You will also experience the burden of keeping track of the multitude of taxes/costs you must pay on each employee: not just Social Security, but withholding taxes, temporary disability, unemployment, workers compensation, etc.

You will also be liable should you fail to comply with an untold number of other regulations: safety, labor law, reporting required by government contracts or use of government related funds such as an FHA loan, and so on.

If you live in a state which requires employers pay at least part of employees' healthcare insurance, you will have to acquaint yourself with the complexities of the new healthcare bill, lest you expose yourself to some future liability or legal claim.

There is a weird disconnect between the experience of being an employer who actually hires and manages employees, and those who are employed or not working.

The pundits love to speak in grandiose terms about employment trends; they love to extol the "dynamic U.S. economy" and offer other incantations disconnected from hard reality.

So allow me to summarize the primary cause behind the structural decline in private employment: You have to be insane or a masochist to hire an employee in the U.S. today.

There are exceptions, of course; if you and your college buddies just scored $10 million in "angel" funding for your social-media startup, then you are free to blow the money hiring your other buddies.
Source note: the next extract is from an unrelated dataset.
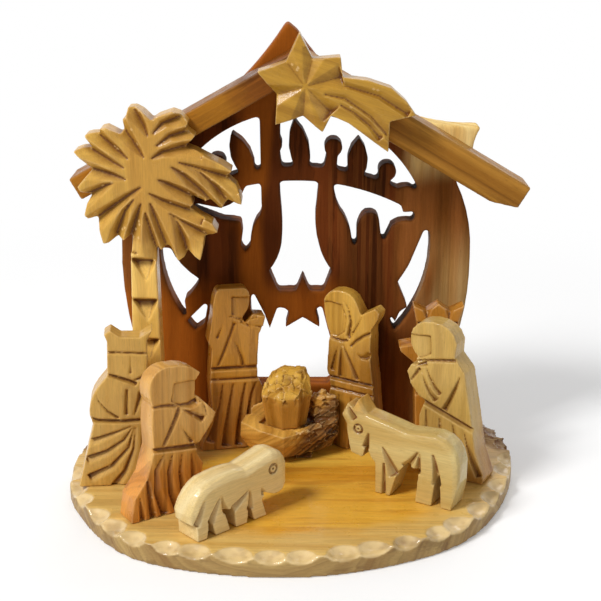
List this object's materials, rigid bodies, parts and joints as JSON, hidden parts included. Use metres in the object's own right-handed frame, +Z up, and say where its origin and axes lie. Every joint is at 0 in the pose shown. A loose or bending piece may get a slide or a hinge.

You have enough money now to let others handle all the gory details. When the money runs out, you fold or sell out. The goal isn't to assemble a company which might last a decade or two; it's to get a product out, generate some buzz and then sell your startup to some big tech company.

That is the thin slice of "new hiring" which is glamorized as reflecting "the dynamic U.S. economy," but as I constantly note, Twitter has less than 200 employees.

If anyone thinks Twitter and its ilk will "save" the U.S. economy, they are engaged in a pleasant state of absolute disconnect from reality.

If your business is growing revenues (and gross profit margins) so fast that a new employee can book five times their total compensation in revenues without breaking a sweat, then yes, hiring more people to handle the flood of new business is necessary.

The number of businesses which qualify for these conditions is vanishingly small.

Meanwhile, roughly one in three residents are faced with supporting the rest of the populace via taxes or interest payments on the trillions of dollars being borrowed and spent to keep the good ship Status Quo afloat.

Is that sustainable? Please start a new business from scratch, hire at least five people fulltime, keep current on all the taxes and other costs, and then check in with us in two or three years. That experience will inform your answer.